Todo empieza como si escucharas dentro de ti esos truenos lejanos que anuncian tormenta. Te pica un poco la garganta, enseguida tus mucosas nasales se inflaman y tus ojos lagrimean. Te acuestas y en mitad de la noche te despiertas con la cabeza llena de zumbidos calientes. Sales de la cama y un desequilibrio en tus sentidos te hace vacilar por unos segundos.

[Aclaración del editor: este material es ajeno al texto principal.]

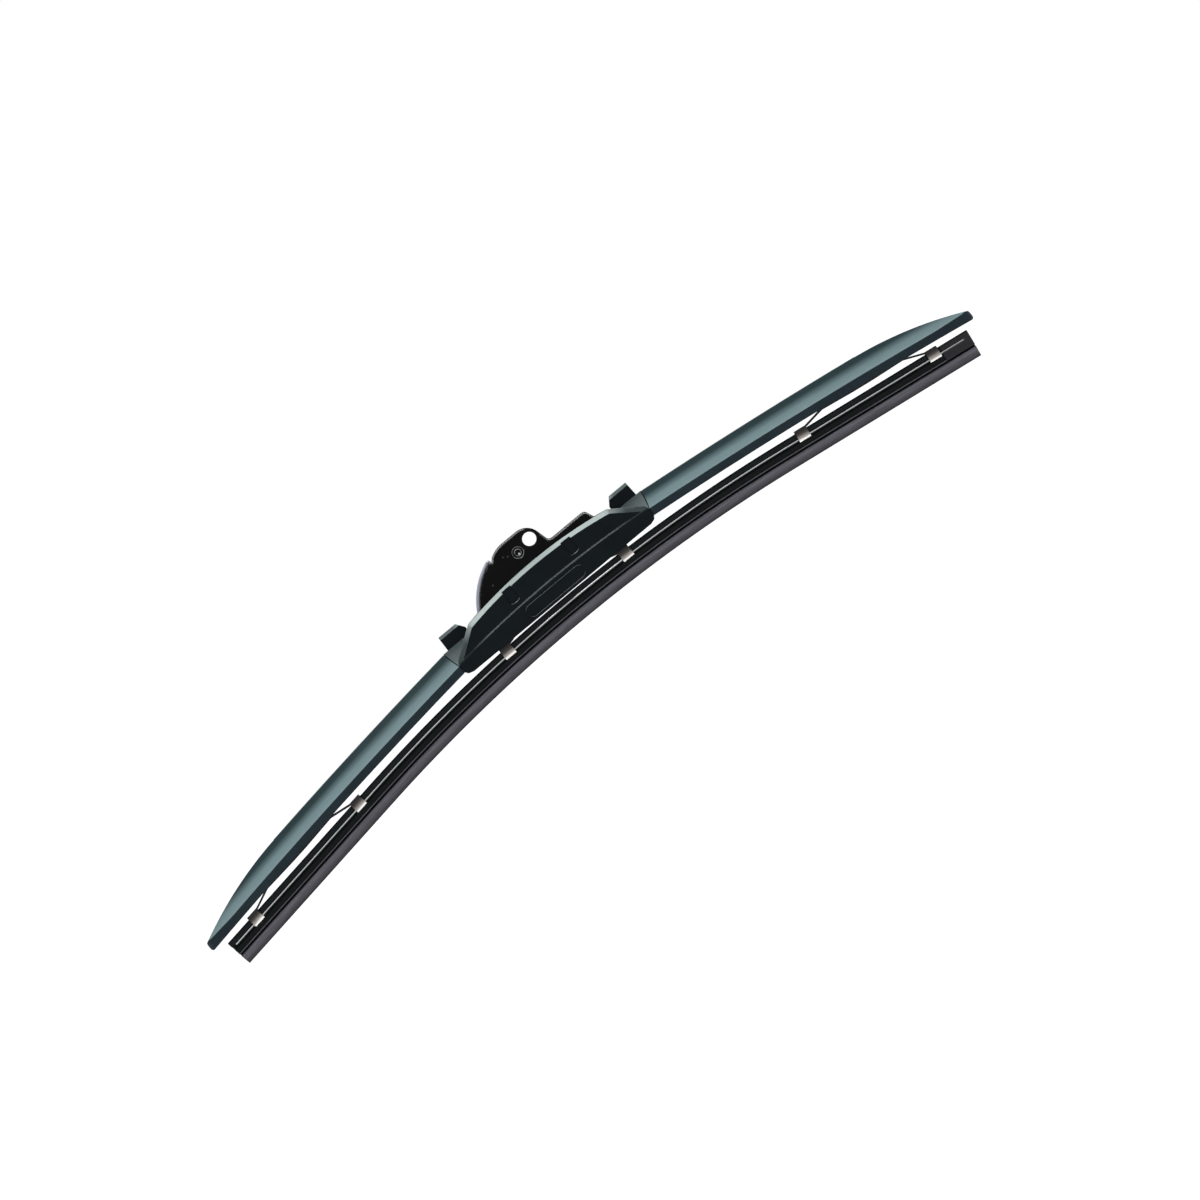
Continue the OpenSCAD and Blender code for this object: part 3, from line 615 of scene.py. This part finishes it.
def lock_rubber():
    """The moulded end block is paler and duller than the strip, with a light lip under its slot that is
    a painted highlight.
    """
    shader = Shader("lock_rubber", specular=0.12)
    along, down = strip_place(shader)
    cloud = shader.noise(shader.place(), 500.0, 4.0)
    block = shader.mottle(cloud, grey(0.022, GRAPHITE), grey(0.03, GRAPHITE))
    # lip: a painted highlight under the slot
    lip = shader.mottle(cloud, grey(0.16), grey(0.22))
    under_slot = shader.band(down, SLOT_LOW - 0.1, SLOT_LOW, SLOT_LOW + 0.3, SLOT_LOW + 0.45)
    beside_slot = shader.spread(along, SLOT_END, SLOT_END + 0.3, 1.0, 0.0)
    on_lip = shader.math("MULTIPLY", under_slot, beside_slot)
    shader.colour_from(shader.blend_colours(on_lip, block, lip))
    shader.roughness_from(shader.vary(cloud, 0.55, 0.68))
    shader.bump(cloud, 0.03 * MM, 0.4)
    return shader.material


def add_lock():
    """The block at the right end: slotted for the rails, with a closed end."""
    finish = lock_rubber()
    top = [(LOCK_TOP, LOCK_OUT - LOCK_CORNER), (LOCK_TOP + LOCK_CORNER, LOCK_OUT)]
    slot = [
        (SLOT_TOP, LOCK_OUT),
        (SLOT_TOP, SLOT_INNER),
        (SLOT_LOW, SLOT_INNER),
        (SLOT_LOW, LOCK_OUT - SLOT_CORNER),
        (SLOT_LOW + SLOT_CORNER, LOCK_OUT),
        (SLOT_LOW + SLOT_LIP, LOCK_OUT),
    ]
    foot = [(LOCK_LOW - LOCK_CORNER, LOCK_OUT), (LOCK_LOW, LOCK_OUT - LOCK_CORNER)]
    for name, half, start, end in (
        ("lock_slotted", top + slot + foot, HALF_LENGTH - LOCK_LENGTH, SLOT_END),
        ("lock_end", top + foot, SLOT_END, HALF_LENGTH),
    ):
        piece = swept(name, whole_section(half), start, end, finish, True, True)
        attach(piece, "right_yoke")
        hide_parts("rubber_blade")


def rail_steel():
    """Drawn spring steel: bright along the upper part of the edge, and a painted shade makes it duller
    below.
    """
    shader = Shader("rail_steel", roughness=0.3, metallic=1.0)
    down = strip_place(shader)[1]
    streaks = shader.noise(shader.place((0.03, 1.0, 1.0)), 400.0)
    bright = shader.mottle(streaks, (0.6, 0.62, 0.6), (0.74, 0.76, 0.73))
    # The dull colour is painted shade on the lower part of the edge
    painted_shade_steel = shader.mottle(streaks, (0.13, 0.14, 0.14), (0.18, 0.19, 0.19))
    lower = shader.spread(down, RAIL_TOP + 0.27, RAIL_TOP + 0.37, 0.0, 1.0)
    shader.colour_from(shader.blend_colours(lower, bright, painted_shade_steel))
    shader.bump(streaks, 0.01 * MM, 0.3)
    return shader.material


def add_rails():
    finish = rail_steel()
    ends = (HALF_LENGTH - LEFT_SHORT - RAIL_SHORT[0], HALF_LENGTH - RAIL_SHORT[1])
    for name, side in (("near_rail", 1), ("far_rail", -1)):
        lay_strip(name, name, rail_section(side), ends, finish)


# The solids of the model

def dress(names, finish):
    """Gives a finish to the solids of these names."""
    for name in names:
        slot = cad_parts[name].material_slots[0]
        slot.link = "OBJECT"
        slot.material = finish


def dress_yokes():
    """Each yoke is finished by the height above the strip that it holds."""
    claw_drop = BEND_RADIUS - math.sqrt(BEND_RADIUS ** 2 - CLAW_REACH ** 2)
    middle = Vector((MIDDLE_X, 0.0, RUBBER_TOP - claw_drop)) * MM
    dress(["centre_yoke"], yoke_steel("centre_yoke_steel", middle, Vector((0.0, 0.0, 1.0))))
    for side, sign in (("left", -1), ("right", 1)):
        base = strip_point(sign * (BEND_LENGTH + SIDE_YOKE), 0.0, 0.0)
        up = Vector((sign * math.sin(BEND_ANGLE), 0.0, math.cos(BEND_ANGLE)))
        dress([f"{side}_yoke"], yoke_steel(f"{side}_yoke_steel", base, up))


def dress_solids():
    joints = ("left_hinge", "right_hinge", "left_yoke", "centre_yoke", "right_yoke")
    dress(["bracket"],
          gloss_paint("gloss_black", level=0.003, glint=0.9, radius=1.5 * MM, nose=True))
    dress(["cross_pin"],
          gloss_paint("cross_pin_paint", level=0.005, glint=0.7, radius=0.4 * MM, ring=True))
    dress(["centre_cover"],
          moulded_plastic("centre_plastic", wall=0.008, top=0.5, turn=(0.3, 0.68), radius=0.3 * MM,
                          tint=SEA_GREY, flat_level=0.05))
    for side, sign in (("left", -1), ("right", 1)):
        arc_centre = (MIDDLE_X + sign * WING_CENTRE_X, WING_CENTRE_Z)
        dress([f"{side}_cover"],
              moulded_plastic(f"{side}_wing_plastic", wall=0.03, top=0.155, turn=(0.2, 0.4),
                              radius=0.15 * MM, tint=TEAL, arc_centre=arc_centre))
    dress(["left_lever", "right_lever"],
          gloss_paint("lever_paint", level=0.005, glint=0.05, radius=0.2 * MM))
    dress([f"{joint}_pin" for joint in joints], rivet_steel(level=0.6, roughness=0.3))
    dress([f"{joint}_liner" for joint in joints], liner_plastic())


# Studio

# In metres
FLOOR_HEIGHT = -0.2
FLOOR_REACH = 8.0

# The floor's own light, which lifts it to white without lighting the blade
FLOOR_GLOW = 0.78


def seen_directly(nodes, links):
    """1 for a ray that shows a surface as it is: from the camera, in a gloss or through a glass."""
    ray = nodes.new("ShaderNodeLightPath")
    direct = ray.outputs["Is Camera Ray"]
    for kind in ("Is Glossy Ray", "Is Transmission Ray"):
        either = nodes.new("ShaderNodeMath")
        either.operation = "MAXIMUM"
        links.new(direct, either.inputs[0])
        links.new(ray.outputs[kind], either.inputs[1])
        direct = either.outputs["Value"]
    return direct


def add_floor():
    """A plain pale floor well below the blade, bright enough to read as white behind it."""
    corners = [(x * FLOOR_REACH, y * FLOOR_REACH, FLOOR_HEIGHT)
               for x, y in ((-1, -1), (1, -1), (1, 1), (-1, 1))]
    mesh = bpy.data.meshes.new("floor")
    mesh.from_pydata(corners, [], [(0, 1, 2, 3)])
    floor = bpy.data.objects.new("floor", mesh)
    bpy.context.collection.objects.link(floor)
    shader = Shader("floor_white", roughness=0.9, specular=0.0)
    cloud = shader.noise(shader.place(), 3.0)
    shader.colour_from(shader.mottle(cloud, grey(0.8), grey(0.82)))
    glow = shader.node("ShaderNodeEmission")
    lit = seen_directly(shader.nodes, shader.links)
    shader.join(shader.math("MULTIPLY", lit, FLOOR_GLOW), glow.inputs["Strength"])
    both = shader.node("ShaderNodeAddShader")
    shader.join(shader.bsdf.outputs["BSDF"], both.inputs[0])
    shader.join(glow.outputs["Emission"], both.inputs[1])
    shader.join(both.outputs["Shader"], shader.nodes["Material Output"].inputs["Surface"])
    mesh.materials.append(shader.material)


def add_world():
    """White where it is seen, and a soft cool light on everything else."""
    world = bpy.data.worlds.new("studio")
    bpy.context.scene.world = world
    world.use_nodes = True
    nodes = world.node_tree.nodes
    links = world.node_tree.links
    nodes.clear()
    soft = nodes.new("ShaderNodeBackground")
    soft.inputs["Color"].default_value = (0.95, 0.98, 1.0, 1.0)
    soft.inputs["Strength"].default_value = 0.4
    white = nodes.new("ShaderNodeBackground")
    white.inputs["Strength"].default_value = 1.0
    white.inputs["Color"].default_value = (1.0, 1.0, 1.0, 1.0)
    mix = nodes.new("ShaderNodeMixShader")
    links.new(seen_directly(nodes, links), mix.inputs["Fac"])
    links.new(soft.outputs["Background"], mix.inputs[1])
    links.new(white.outputs["Background"], mix.inputs[2])
    output = nodes.new("ShaderNodeOutputWorld")
    links.new(mix.outputs["Shader"], output.inputs["Surface"])


def add_lamp(name, place, size, power):
    """A square soft box that faces the middle of the blade."""
    data = bpy.data.lights.new(name, "AREA")
    data.shape = "SQUARE"
    data.size = size
    data.energy = power
    lamp = bpy.data.objects.new(name, data)
    bpy.context.collection.objects.link(lamp)
    lamp.location = place
    lamp.rotation_mode = "QUATERNION"
    lamp.rotation_quaternion = (LOOK_AT - lamp.location).to_track_quat("-Z", "Y")


def add_lights():
    add_lamp("overhead", place=Vector((0.0, 0.25, 1.2)), size=1.5, power=30.0)
    add_lamp("front_fill", place=Vector((-0.9, -1.6, 0.7)), size=0.8, power=2.0)
    add_lamp("back_fill", place=Vector((1.2, 1.5, 1.1)), size=0.8, power=5.0)


add_camera()
add_floor()
add_world()
add_lights()
dress_solids()
dress_yokes()
add_rubber()
add_rails()
add_lock()

bpy.context.scene.view_settings.view_transform = "Standard"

Es el resfriado, que llega como lo hacen los pájaros emigrantes o los primeros frios del invierno, señales del rodar del tiempo. Como es domingo y tienes mucha somnolencia, te quedas en la cama. Lees algo, pero sobre todo dormitas. Recuerdas entre nieblas tus resfriados de infancia, eran una fiesta, no ibas al cole y te pasabas el día acostado, leyendo aquellos comics maravillosos del “Capitán Trueno” o “Roberto Alcázar y Pedrín”. Tu mamá no dejaba de estar pendiente de ti, lo que aumentaba mucho la gloria de aquellos momentos. “Ponte el termómetro”, te decía a la vez que te lo alargaba. Tú la mirabas con ese amor de ternerillo que un niño siente hacia su madre, sujetabas bajo tu axila el depósito de mercurio, sentías su frío sobre tu carne templada por la fiebre. Ese frío, que ahora mismo eres capaz de rememorar con precisión absoluta, estaba lleno de lo que a ti te parecía pureza. Luego ella te preparaba un gran vaso de zumo de naranja, recién exprimidas para ti. Nunca después en tu vida, que ya es larga, has probado zumos de naranja tan buenos como aquéllos.
Tu vida, sí, tan preciosa, quiero decir tan llena de momentos valiosísimos… A lo largo del día, entre sueños febriles, se te van apareciendo personas a las que nunca podrás dejar de querer. Sus miradas, sus sonrisas, a veces hasta el tono de sus voces. Han salido de los pliegues de tu cerebro para hacerte compañía. Te das cuenta en tu principio de delirio de que siguen estando contigo. Piensas en lo simple que puede ser el vivir, en el tesoro que es tu memoria, en lo poco que hace falta para ser feliz, si tú quieres.